In August 1910, a gigantic forest fire ripped through the northern mountains of Idaho, Washington, and Montana.  Over 100 firefighters lost their lives and other fighters and forest personal carried scars for life.  Many towns such as Wallace, Idaho above were destroyed as trains carrying survivors tried to beat the flames.

It took years for the forests to return as hundreds of thousands of acres of forests were burnt by giant flames fanned by 80 mile per hour winds.  Historians call it the biggest forest fire ever.

Firefighters sought shelter in mining tunnels such as this one, creek beds, dirt cellars, and pits of their own digging.  This worked for some but not all.  Even in the tunnels, oxygen was sucked out and replaced by hot gases causing asphyxiation. Ed Pulaski, forest ranger, saved many of his men in this tunnel although suffering many wounds himself both physical and emotional.  He fought the government unsuccessfully for years for compensation and help for his men. Pulaski also invented a firefighting tool, a combination of hoe and ax, which is still in use today.

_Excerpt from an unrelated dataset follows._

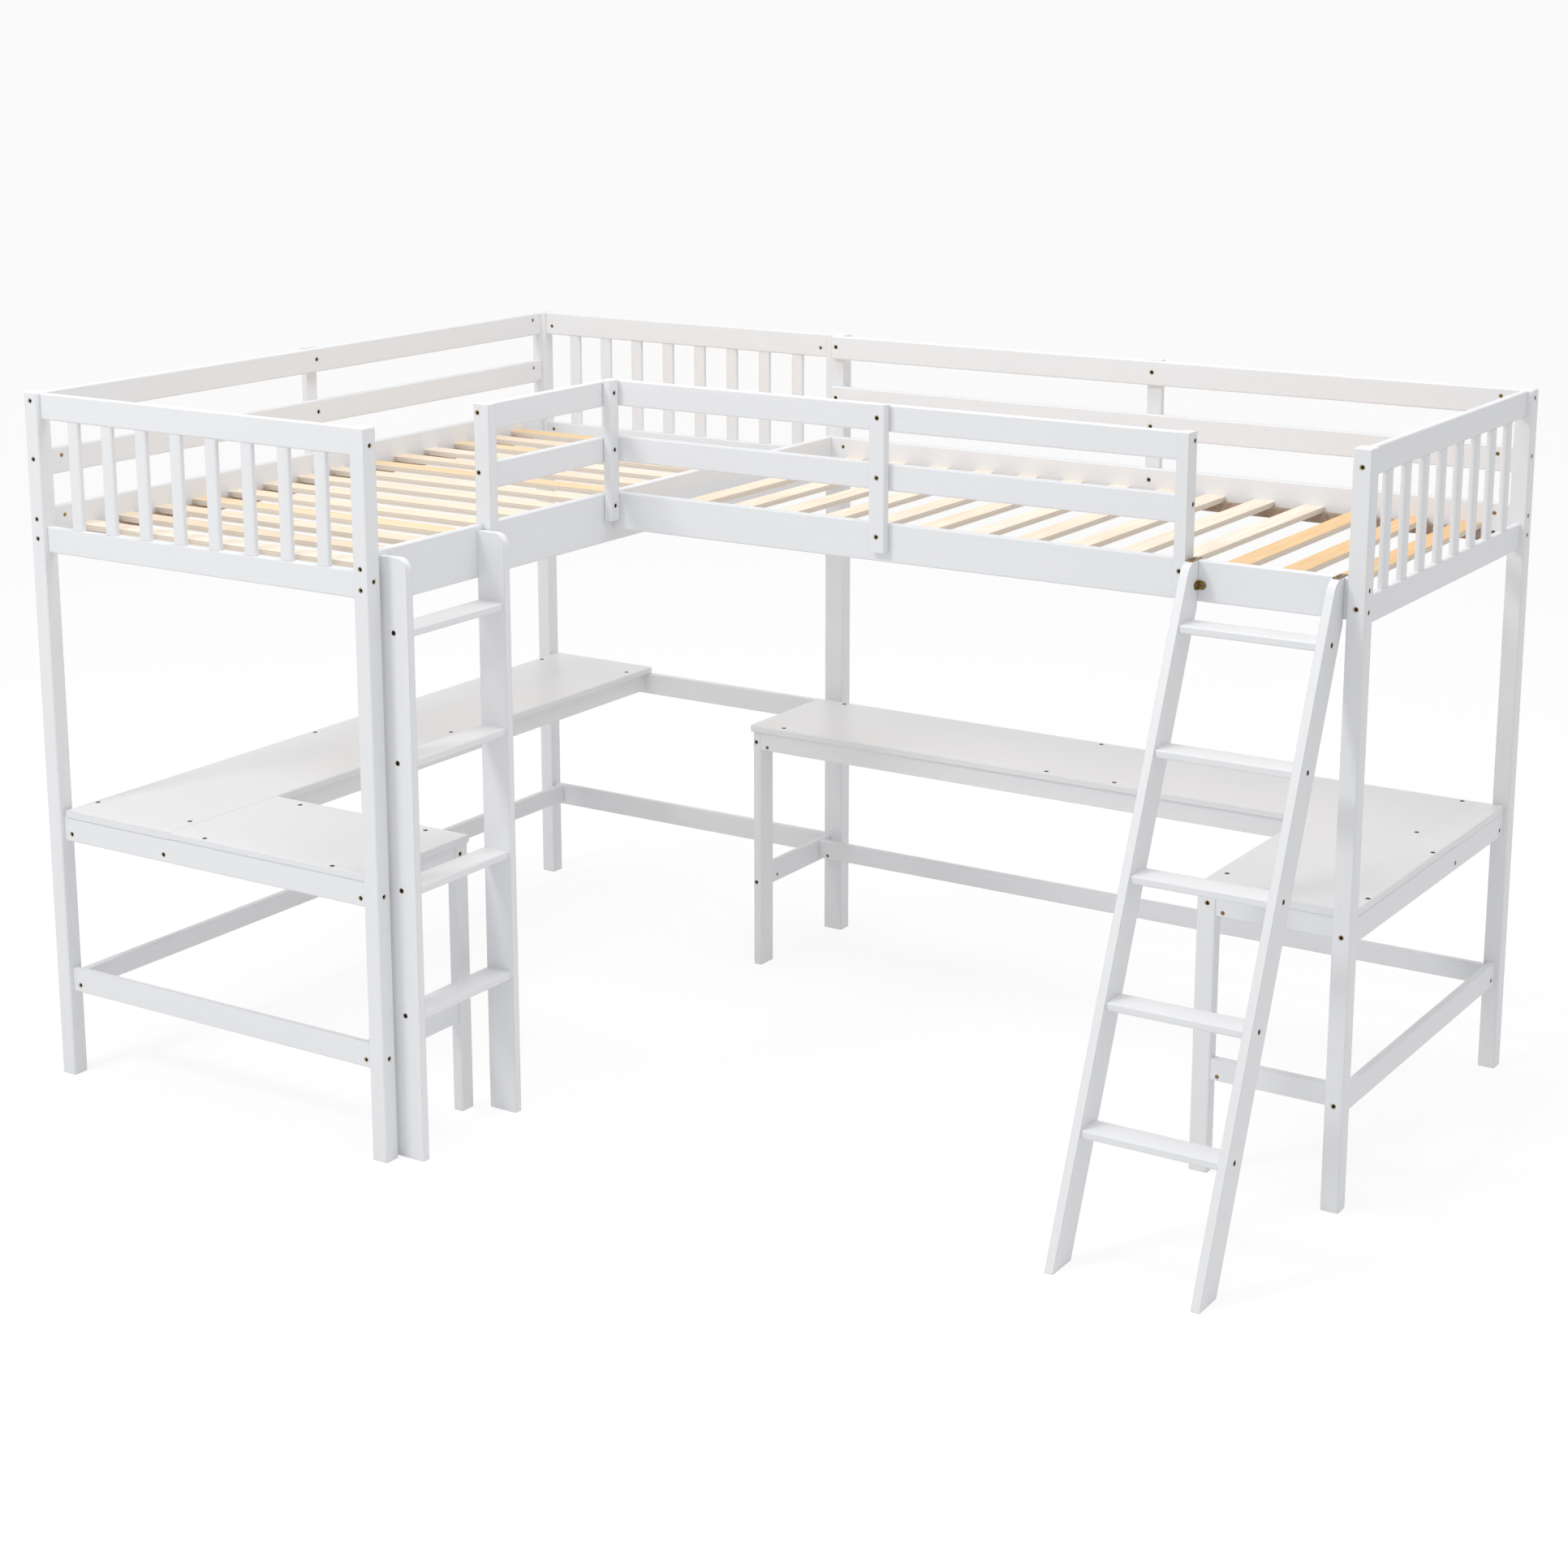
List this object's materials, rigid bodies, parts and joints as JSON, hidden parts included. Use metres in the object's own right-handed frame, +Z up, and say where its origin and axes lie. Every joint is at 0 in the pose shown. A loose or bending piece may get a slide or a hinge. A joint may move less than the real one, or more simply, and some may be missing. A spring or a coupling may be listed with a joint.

This is the famous tunnel today.  The book is also about the formation of the Forest Service under Teddy Roosevelt, the first forest rangers, how little they were supported by the government or the general public, and of course, the management of forest fires.

Earlier this summer I heard that this year's fire season would be the worst in 100 years.  Now I know how truly bad it was those 100 years ago.

As I finished my book, flames roared their ugly heads in my beloved Arizona as the summer giant winds blew and changed direction.

Nineteen members of this Hot Shot firefighting team lost their lives trying to save the property and the lives of others.  Summers can be dangerous and furious out West as lightening strikes and hot winds blow.  My heart bleeds for the family and friends of these brave firefighters.

Yesterday, 19 white hearses carried them home to Prescott from the medical examiners office in Phoenix.  Rest in Peace and may your loved ones be comforted.